In early June, shortly after an extremely tall cop told the Senate that the president is a creepy liar who doesn’t respect the independence of federal law enforcement, just 41 percent said the same.
Meanwhile, Democrats remain nearly universally dissatisfied. For Team Blue, that discontent appears to be translating into political mobilization, with Democrats outperforming expectations in a series of special elections.
But Republican dissatisfaction is likely to be rooted less in their party’s lack of political power, than frustration with how the Trump presidency is unfolding. And that’s the kind of discontent that makes GOP operatives sweat.
Now, the fact that Republican satisfaction reached a peak last month suggests the current dip is largely a product of the metastasizing Russia scandal (as opposed to disappointment with Trump’s right-wing turn on economics or his increasingly undeniable incompetence).
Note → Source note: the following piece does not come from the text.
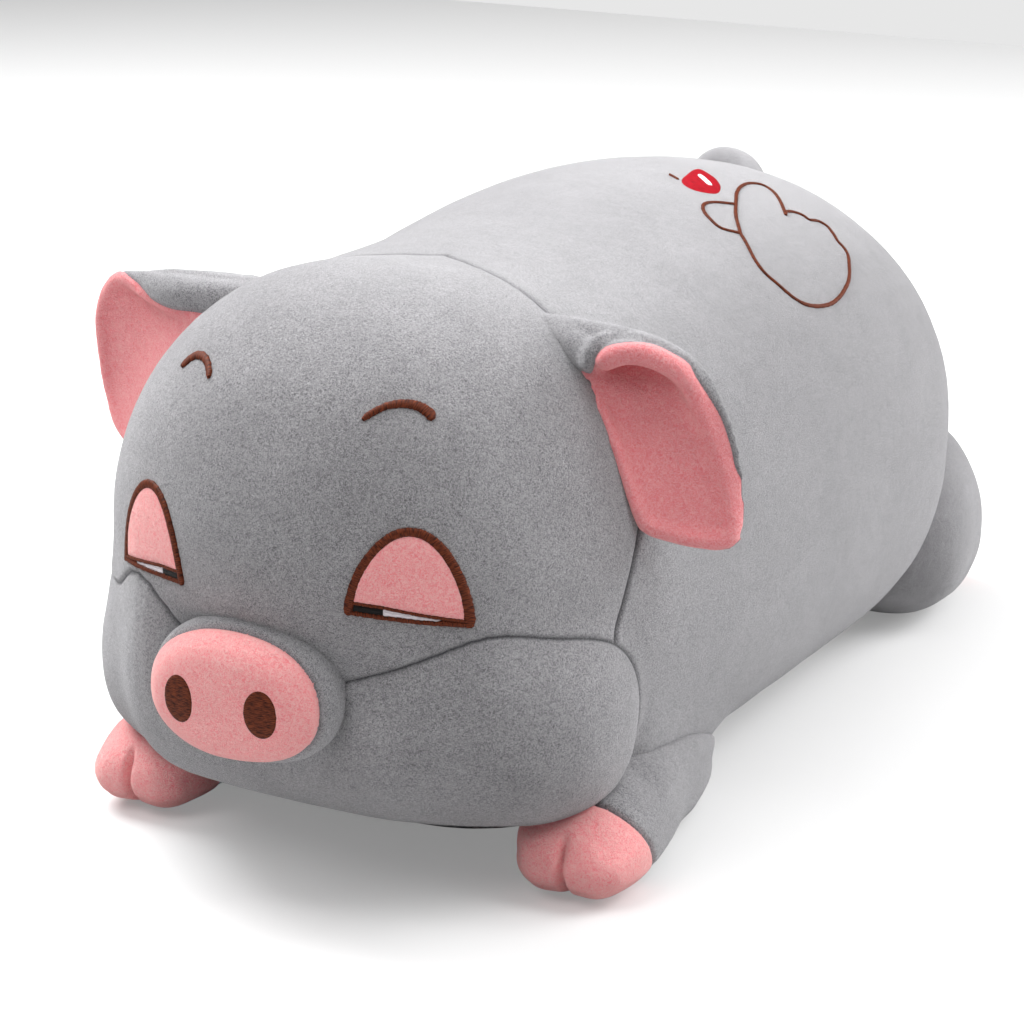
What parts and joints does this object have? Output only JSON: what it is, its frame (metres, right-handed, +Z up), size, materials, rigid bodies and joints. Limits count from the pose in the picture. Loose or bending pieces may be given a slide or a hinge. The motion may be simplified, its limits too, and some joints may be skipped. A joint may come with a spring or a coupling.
{
  "type": "plush pig pillow",
  "caption": "Stuffed plush pig that lies on its belly as a long bolster pillow, with a rounded snout, soft ears, short legs and a stubby tail.",
  "frame": {"origin": "on the floor under the middle of the whole pillow", "axes": "+Y from the snout towards the tail, +Z up, +X towards the pig's left side"},
  "size_m": [0.314, 0.5457, 0.244],
  "materials": {
    "grey_plush": "short dense pile",
    "pink_plush": "short dense pile",
    "brown_thread": "satin stitch",
    "black_thread": "satin stitch",
    "white_thread": "satin stitch",
    "red_thread": "satin stitch",
    "white_fibre": "loose fibre fill"
  },
  "bodies": {
    "pillow": {"torso_cover": "grey_plush", "head_cover": "grey_plush", "muzzle_cover": "grey_plush", "body_stuffing": "white_fibre", "snout_band": "grey_plush", "snout_face": "pink_plush", "snout_stuffing": "white_fibre", "eye_border_left": "brown_thread", "eyelid_left": "pink_plush", "eye_black_left": "black_thread", "eye_white_left": "white_thread", "brow_left": "brown_thread", "nostril_left": "brown_thread", "eye_border_right": "brown_thread", "eyelid_right": "pink_plush", "eye_black_right": "black_thread", "eye_white_right": "white_thread", "brow_right": "brown_thread", "nostril_right": "brown_thread", "hand_outline": "brown_thread", "heart_red": "red_thread", "heart_highlight": "white_thread"},
    "ear_left": {"ear_back_left": "grey_plush", "ear_lining_left": "pink_plush"},
    "ear_right": {"ear_back_right": "grey_plush", "ear_lining_right": "pink_plush"},
    "front_leg_left": {"front_leg_left_cover": "grey_plush", "front_leg_left_trotter": "pink_plush", "front_leg_left_stuffing": "white_fibre"},
    "front_leg_right": {"front_leg_right_cover": "grey_plush", "front_leg_right_trotter": "pink_plush", "front_leg_right_stuffing": "white_fibre"},
    "hind_leg_left": {"hind_leg_left_cover": "grey_plush", "hind_leg_left_trotter": "pink_plush", "hind_leg_left_stuffing": "white_fibre"},
    "hind_leg_right": {"hind_leg_right_cover": "grey_plush", "hind_leg_right_trotter": "pink_plush", "hind_leg_right_stuffing": "white_fibre"},
    "tail": {"tail_cover": "grey_plush", "tail_stuffing": "white_fibre"}
  },
  "joints": [
    {"name": "ear_left_seam", "type": "hinge", "parent": "pillow", "child": "ear_left", "pos_m": [0.091, -0.1345, 0.19], "axis": [0.5575, -0.2118, -0.8027], "range_deg": [-30, 30], "stiffness_Nm_per_rad": 0.02},
    {"name": "ear_right_seam", "type": "hinge", "parent": "pillow", "child": "ear_right", "pos_m": [-0.091, -0.1345, 0.19], "axis": [-0.5575, -0.2118, -0.8027], "range_deg": [-30, 30], "stiffness_Nm_per_rad": 0.02},
    {"name": "front_leg_left_seam", "type": "hinge", "parent": "pillow", "child": "front_leg_left", "pos_m": [0.105, -0.074, 0], "axis": [0, 0, 1], "range_deg": [0, 20], "stiffness_Nm_per_rad": 0.3},
    {"name": "front_leg_right_seam", "type": "hinge", "parent": "pillow", "child": "front_leg_right", "pos_m": [-0.092, -0.078, 0], "axis": [0, 0, 1], "range_deg": [-20, 0], "stiffness_Nm_per_rad": 0.3},
    {"name": "hind_leg_left_seam", "type": "hinge", "parent": "pillow", "child": "hind_leg_left", "pos_m": [0.093, 0.213, 0], "axis": [0, 0, 1], "range_deg": [-20, 0], "stiffness_Nm_per_rad": 0.3},
    {"name": "hind_leg_right_seam", "type": "hinge", "parent": "pillow", "child": "hind_leg_right", "pos_m": [-0.093, 0.213, 0], "axis": [0, 0, 1], "range_deg": [0, 20], "stiffness_Nm_per_rad": 0.3},
    {"name": "tail_seam", "type": "hinge", "parent": "pillow", "child": "tail", "pos_m": [0.00105, 0.2215, 0.20097], "axis": [0, 0, 1], "range_deg": [-20, 20], "stiffness_Nm_per_rad": 0.01}
  ]
}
Which is to say: A healthy portion of these voters likely blame the “deep state” and “fake news media” for their dissatisfaction, not the commander-in-chief.
That said, a good number do seem to be souring on the president himself. As Nate Silver writes:
There’s been a considerable decline in the number of Americans who strongly approve of Trump, from a peak of around 30 percent in February to just 21 or 22 percent of the electorate now. (The decline in Trump’s strong approval ratings is larger than the overall decline in his approval ratings, in fact.) Far from having unconditional love from his base, Trump has already lost almost a third of his strong support. And voters who strongly disapprove of Trump outnumber those who strongly approve of him by about a 2-to-1 ratio, which could presage an “enthusiasm gap” that works against Trump at the midterms. The data suggests, in particular, that the GOP’s initial attempt (and failure) in March to pass its unpopular health care bill may have cost Trump with his core supporters.
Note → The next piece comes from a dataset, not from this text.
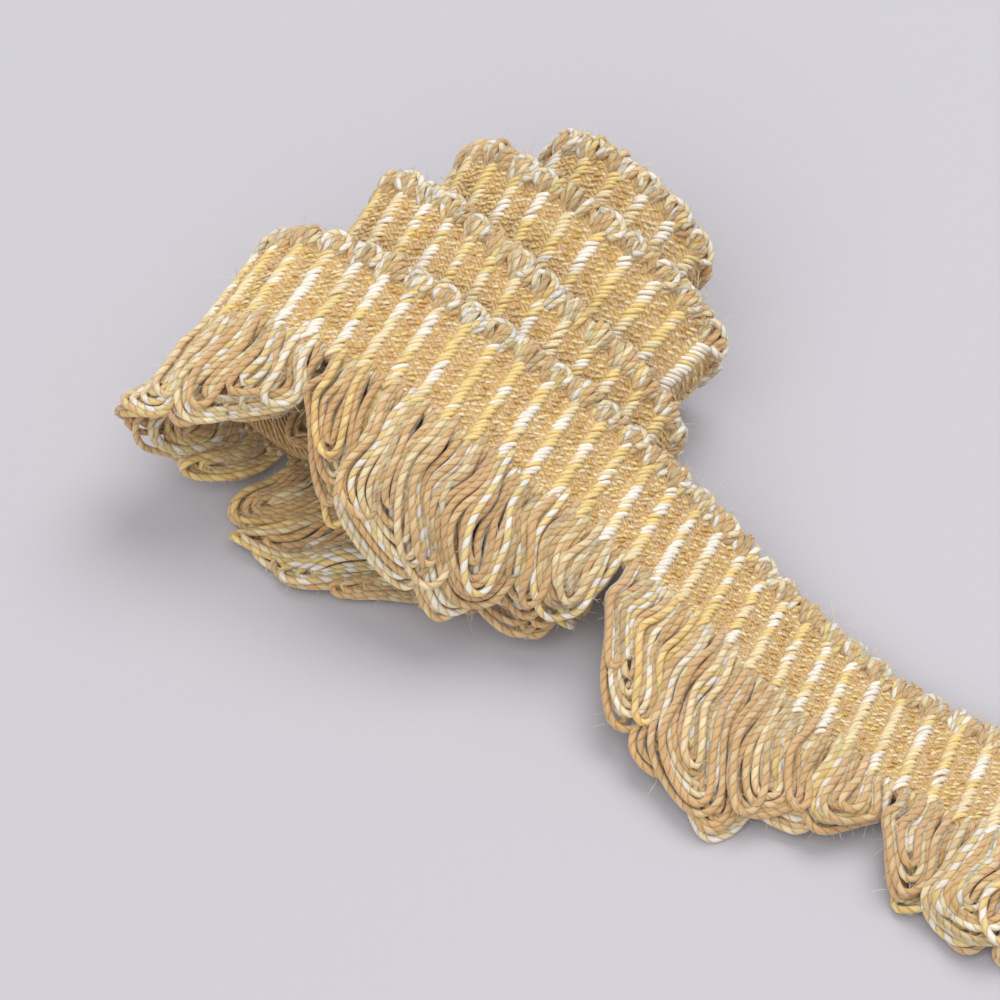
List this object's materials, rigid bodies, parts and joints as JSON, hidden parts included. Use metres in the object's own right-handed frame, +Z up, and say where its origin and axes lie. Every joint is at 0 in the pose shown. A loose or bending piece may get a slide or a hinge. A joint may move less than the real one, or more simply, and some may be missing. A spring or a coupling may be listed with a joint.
{
  "type": "fan edge trim",
  "caption": "Woven ribbed trim with a picot selvedge and a skirt of scalloped yarn-loop fans, wound loosely into a coil that lies on its side with its outer end drawn out.",
  "frame": {"origin": "on the surface the coil lies on, under the middle of the whole strip's box", "axes": "+Z up off the surface, +X to the right and +Y away as the strip is seen from its front; the coil's axis runs 60 degrees round from +X"},
  "size_m": [0.1246, 0.1058, 0.0253],
  "materials": {
    "heading": "matt woven yarn, golden yellow with cream and tan ribs",
    "fans": "soft two-ply yarn loops in tan, pale yellow and cream"
  },
  "bodies": {
    "root": {"heading": "heading", "fan_01": "fans", "fan_02": "fans", "fan_03": "fans", "fan_04": "fans", "fan_05": "fans", "fan_06": "fans", "fan_07": "fans", "fan_08": "fans", "fan_09": "fans", "fan_10": "fans"}
  },
  "joints": []
}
That last point could prove significant. Remember: Republicans’ satisfaction hit an all-time high right after the passage of that unpopular health-care bill in May. Liberals have hoped that fear of a big blue wave might prevent GOP lawmakers from repealing Obamacare. But in truth, the growing enthusiasm gap may actually make moderate Republicans feel even more pressure to bite the bullet, and vote for far-right legislation.
As the Washington Post reported in the wake of last month’s House vote:
As GOP leaders scrambled to bring the last holdouts aboard in recent days, they made the argument that the liberal base is already on fire, anxious to take back control of the House in next year’s midterm elections. That means Republicans could ill afford to fall short on their health-care promise and risk depressing their own turnout.
The Republican Party’s electoral prospects are collapsing — and they may bring our health-care system down with them.